* **Aim of the task**
Nothing should be output except the lines from the one containing "STONE = stone_mesh()" through the one containing "for node in", both ends included, each repeated exactly.

BEGIN Data extract

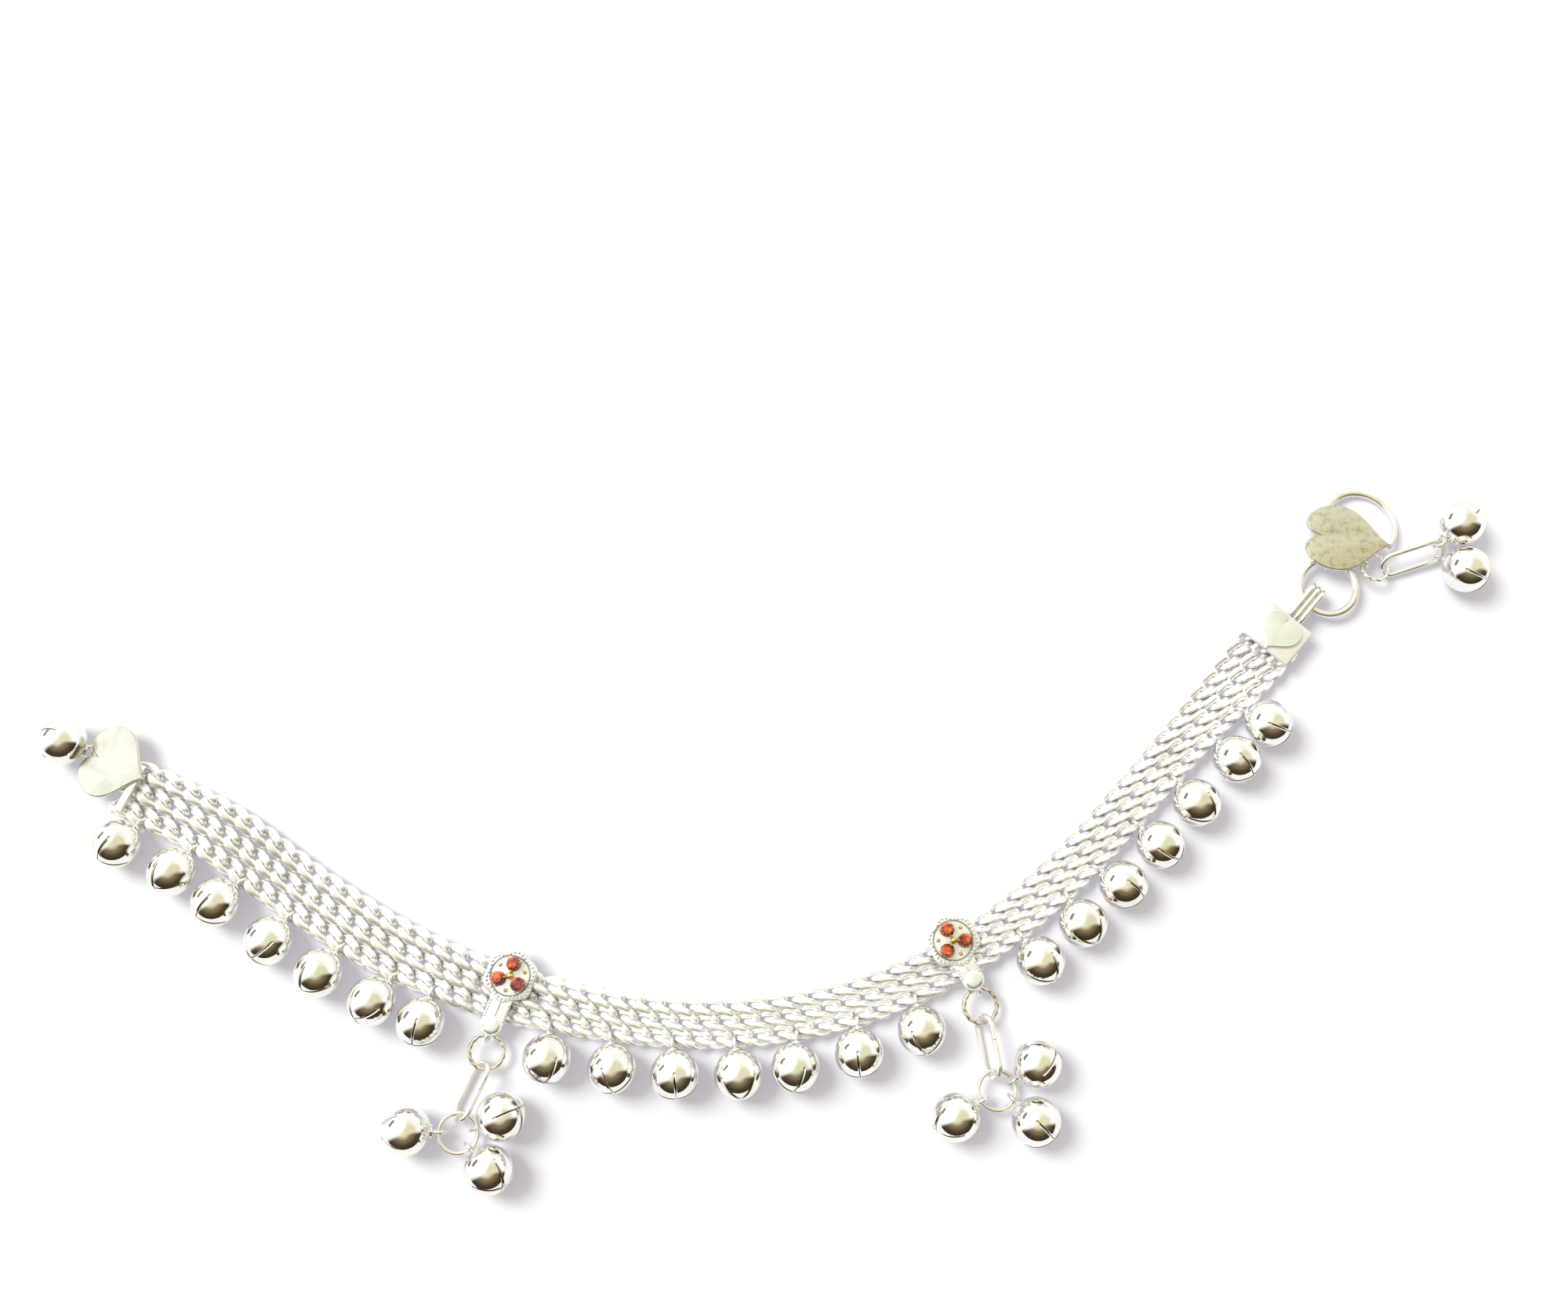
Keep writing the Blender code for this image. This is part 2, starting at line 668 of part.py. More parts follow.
def end_pins(lie, row_end):
    """The pins through the three chains' end links and the strip under them."""
    spots = [lie.inverted() @ row.at(row_end * row.length)[0] for row in ROWS]
    pieces = []
    for spot in spots:
        top = BAR_FLOOR + BAR_THICKNESS / 2
        profile = [(0, top), (PIN_WIRE / 2, top), (PIN_WIRE / 2, STRIP_THICKNESS / 2),
                   (0, STRIP_THICKNESS / 2)]
        pin = turned("pin", profile, PIN_SIDES)
        pin.data.transform(Matrix.Translation((spot.x, spot.y, 0)))
        pieces.append(pin)
    span = end_span(spots)
    pieces.append(box("strip", (BAR_WIDTH, span, STRIP_THICKNESS), (0, 0, STRIP_THICKNESS / 2)))
    return pieces, span


def end_span(spots):
    return max(spot.y for spot in spots) - min(spot.y for spot in spots) + 2 * BAR_OVERHANG


def tilted_plate(name, outline, place, tilt):
    """A plate whose underside goes through this place, tilted about the line across it."""
    plate = flat_plate(name, [outline], HEART_THICKNESS)
    plate.matrix_world = Matrix.Translation(place) @ Matrix.Rotation(tilt, 4, "Y")
    return plate


def add_end_heart():
    """Left end: pins, strip, bar, heart plate and the eye of the end bell."""
    lie = end_frame(0)
    pieces, span = end_pins(lie, 0)
    pieces.append(box("bar", (BAR_WIDTH, span, BAR_THICKNESS), (0, 0, BAR_FLOOR + BAR_THICKNESS / 2)))
    outline = [(HEART_LENGTH / 2 - HEART_TIP_OVERHANG - x, y - HEART_SIDE)
               for x, y in heart_outline(HEART_LENGTH, HEART_WIDTH)]
    rest = (0, 0, BAR_FLOOR + BAR_THICKNESS - HEART_SINK)
    pieces.append(tilted_plate("plate", outline, rest, HEART_TILT))
    reach = HEART_LENGTH - HEART_TIP_OVERHANG - END_EYE_INSET
    place = Vector((reach, -HEART_SIDE, END_EYE_HEIGHT))
    pieces.append(vertical_eye("eye", EYE_RADIUS, EYE_WIRE, place, 0.0))
    end = fused("end_heart", pieces)
    end.matrix_world = lie
    finished(end)
    rise = math.asin((BELL_RADIUS - END_EYE_HEIGHT) / (EYE_RADIUS + BELL_LOOP_REACH))
    hold = place + Vector((math.cos(rise), 0, math.sin(rise))) * EYE_RADIUS
    add_bell("bell_end", lie @ hold, Vector((0, 0, 1)), END_BELL_HEADING)


def add_end_cap():
    """Right end: pins, strip, cap plate with a small heart, and the bail."""
    lie = end_frame(1)
    pieces, span = end_pins(lie, 1)
    middle = CAP_LENGTH / 2 - CAP_OVERHANG
    pieces.append(box("cap", (CAP_LENGTH, CAP_WIDTH, CAP_THICKNESS),
                      (middle, 0, BAR_FLOOR + CAP_THICKNESS / 2)))
    outline = [(CAP_HEART_PLACE - x, y) for x, y in heart_outline(CAP_HEART_LENGTH, CAP_HEART_WIDTH)]
    heart = flat_plate("heart", [outline], CAP_HEART_THICKNESS + HEART_SINK)
    heart.data.transform(Matrix.Translation((0, 0, BAR_FLOOR + CAP_THICKNESS - HEART_SINK)))
    pieces.append(heart)
    hole = (BAIL_LENGTH - 2 * BAIL_THICKNESS, BAIL_HEIGHT - 2 * BAIL_THICKNESS)
    outlines = [stadium_outline(BAIL_LENGTH, BAIL_HEIGHT), stadium_outline(*hole)]
    bail = flat_plate("bail", outlines, BAIL_WIDTH)
    place = (middle + CAP_LENGTH / 2 - BAIL_OVERLAP + BAIL_LENGTH / 2, BAIL_SIDE + BAIL_WIDTH / 2,
             BAIL_FLOOR_GAP + BAIL_HEIGHT / 2)
    bail.matrix_world = Matrix.Translation(place) @ Matrix.Rotation(math.pi / 2, 4, "X")
    pieces.append(bail)
    cap = fused("end_cap", pieces)
    cap.matrix_world = lie
    finished(cap)


# Clasp

def add_jump_ring():
    ring = wire_ring("jump_ring", round_path(JUMP_RADIUS), JUMP_WIRE, JUMP_SIDES)
    ring.matrix_world = Matrix.Translation((*JUMP_PLACE, JUMP_HEIGHT))
    finished(ring)


def add_hook_clasp():
    """Heart plate, hook and two eyes in one solid. Its frame's origin is over the jump ring's wire."""
    anchor = Vector((JUMP_PLACE[0], JUMP_PLACE[1] + JUMP_RADIUS, 0))
    tilt = Matrix.Translation(anchor + Vector((0, 0, HOOK_PLATE_HEIGHT))) @ Matrix.Rotation(
        -HOOK_TILT, 4, "X")
    flat = Matrix.Translation(-anchor)

    turn = Matrix.Rotation(HOOK_PLATE_HEADING, 4, "Z")
    outline = []
    for x, y in heart_outline(HOOK_PLATE_LENGTH, HOOK_PLATE_WIDTH):
        spot = flat @ (turn @ Vector((x, y, 0)) + Vector((*HOOK_PLATE_PLACE, 0)))
        outline.append((spot.x, spot.y))
    plate = flat_plate("plate", [outline], HEART_THICKNESS)

    centre = flat @ Vector((*HOOK_PLACE, 0))
    start, end = HOOK_ARC
    steps = [end + (start - end) * step / HOOK_POINTS for step in range(HOOK_POINTS + 1)]
    root = centre + heading_vector(end) * HOOK_RADIUS
    points = []
    for angle in steps:
        spot = centre + heading_vector(angle) * HOOK_RADIUS
        drop = HOOK_WIRE / 2 - HOOK_SINK + (spot.x - root.x) * math.tan(HOOK_LEAN)
        points.append(Vector((spot.x, spot.y, -drop)))
    hook = round_tube("hook", points, HOOK_WIRE, 1)
    body = fused("hook", [plate, hook])
    body.data.transform(tilt)

    eye_place = anchor + Vector((0, 0, JUMP_HEIGHT))
    eye = vertical_eye("eye", HOOK_EYE_RADIUS, HOOK_EYE_WIRE, eye_place, math.pi / 2)
    under = tilt @ (flat @ Vector((*CLASP_EYE_PLACE, 0)))
    clasp_eye_place = Vector((*CLASP_EYE_PLACE, under.z + HEART_THICKNESS / 2 - CLASP_EYE_RADIUS))
    clasp_eye = vertical_eye("clasp_eye", CLASP_EYE_RADIUS, CLASP_EYE_WIRE, clasp_eye_place,
                             CLASP_EYE_HEADING)
    clasp = fused("hook_clasp", [body, eye, clasp_eye])
    clasp.data.transform(Matrix.Translation(-anchor))
    clasp.matrix_world = Matrix.Translation(anchor)
    finished(clasp)
    return clasp_eye_place


def add_clasp_drop(eye):
    ring = hang_ring("clasp_ring", CLASP_RING_RADIUS, CLASP_RING_WIRE, eye, CLASP_RING_HEADING,
                     CLASP_RING_ROLL)
    near = inside(ring, CLASP_RING_RADIUS, CLASP_RING_WIRE, LONG_LINK_WIRE, CLASP_LINK_TURN)
    link = hang_long_link("clasp_link", CLASP_LINK_LENGTH, near, CLASP_LINK_HEADING, CLASP_LINK_ROLL,
                          CLASP_LINK_HEIGHT)
    for number, (turn, heading) in enumerate(CLASP_BELLS, start=1):
        bell_on_wire(f"bell_clasp_{number}", link, long_link_path(CLASP_LINK_LENGTH),
                     math.radians(turn), math.radians(heading))


# Whole anklet

def finished(piece, look="fitting_silver"):
    piece.data.materials.clear()
    piece.data.materials.append(MATERIALS[look])
    return piece


def set_on_floor():
    """Every piece under one empty, with the box's middle over the origin and its foot on z = 0."""
    bpy.context.view_layer.update()
    corners = [piece.matrix_world @ vertex.co for piece in PARTS.objects for vertex in piece.data.vertices]
    low = Vector(min(corner[axis] for corner in corners) for axis in range(3))
    high = Vector(max(corner[axis] for corner in corners) for axis in range(3))
    root = bpy.data.objects.new("anklet", None)
    for piece in PARTS.objects:
        piece.parent = root
    PARTS.objects.link(root)
    root.location = (-(low.x + high.x) / 2, -(low.y + high.y) / 2, -low.z)


for old in list(bpy.data.objects):
    bpy.data.objects.remove(old)
PARTS = bpy.data.collections.new("payal_anklet")
bpy.context.scene.collection.children.link(PARTS)
MATERIALS = {name: material(name) for name in LOOKS}
ROWS = [Row(number) for number in range(3)]
BELL = bell_mesh()
STONE = stone_mesh()
finished(chain_as_tube("chain_top", ROWS[0], TUBE_DIAMETER), "chain_silver")
finished(chain_as_tube("chain_middle", ROWS[1], TUBE_DIAMETER), "chain_silver")
finished(chain_as_tube("chain_bottom", ROWS[2], STRAND_TUBE_DIAMETER, STRAND_REACH), "chain_silver")
add_chain_bells()
for station_plan in STATIONS:
    add_drop(station_plan, add_station(station_plan))
add_end_heart()
add_end_cap()
add_jump_ring()
add_clasp_drop(add_hook_clasp())
set_on_floor()
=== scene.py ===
"""Looks of the payal anklet: real curb links, hollow slit bells, cut stones, soldered fittings."""

import math

import bpy
import bmesh
from mathutils import Matrix, Vector


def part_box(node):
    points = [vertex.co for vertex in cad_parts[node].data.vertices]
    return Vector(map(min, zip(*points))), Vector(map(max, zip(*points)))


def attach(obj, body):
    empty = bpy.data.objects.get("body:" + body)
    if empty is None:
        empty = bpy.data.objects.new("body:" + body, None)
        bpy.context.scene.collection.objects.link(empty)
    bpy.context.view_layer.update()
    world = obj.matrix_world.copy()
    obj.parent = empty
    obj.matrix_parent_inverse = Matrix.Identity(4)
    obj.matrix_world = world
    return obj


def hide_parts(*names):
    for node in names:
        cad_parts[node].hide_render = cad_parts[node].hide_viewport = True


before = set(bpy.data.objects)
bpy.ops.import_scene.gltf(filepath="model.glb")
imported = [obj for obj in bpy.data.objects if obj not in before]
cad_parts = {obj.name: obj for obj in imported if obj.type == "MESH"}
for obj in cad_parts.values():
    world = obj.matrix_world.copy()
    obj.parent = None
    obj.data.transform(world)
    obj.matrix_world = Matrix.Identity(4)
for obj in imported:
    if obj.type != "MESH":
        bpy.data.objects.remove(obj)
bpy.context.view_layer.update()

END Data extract

* **Written solution**
STONE = stone_mesh()
finished(chain_as_tube("chain_top", ROWS[0], TUBE_DIAMETER), "chain_silver")
finished(chain_as_tube("chain_middle", ROWS[1], TUBE_DIAMETER), "chain_silver")
finished(chain_as_tube("chain_bottom", ROWS[2], STRAND_TUBE_DIAMETER, STRAND_REACH), "chain_silver")
add_chain_bells()
for station_plan in STATIONS:
    add_drop(station_plan, add_station(station_plan))
add_end_heart()
add_end_cap()
add_jump_ring()
add_clasp_drop(add_hook_clasp())
set_on_floor()
=== scene.py ===
"""Looks of the payal anklet: real curb links, hollow slit bells, cut stones, soldered fittings."""

import math

import bpy
import bmesh
from mathutils import Matrix, Vector


def part_box(node):
    points = [vertex.co for vertex in cad_parts[node].data.vertices]
    return Vector(map(min, zip(*points))), Vector(map(max, zip(*points)))


def attach(obj, body):
    empty = bpy.data.objects.get("body:" + body)
    if empty is None:
        empty = bpy.data.objects.new("body:" + body, None)
        bpy.context.scene.collection.objects.link(empty)
    bpy.context.view_layer.update()
    world = obj.matrix_world.copy()
    obj.parent = empty
    obj.matrix_parent_inverse = Matrix.Identity(4)
    obj.matrix_world = world
    return obj


def hide_parts(*names):
    for node in names:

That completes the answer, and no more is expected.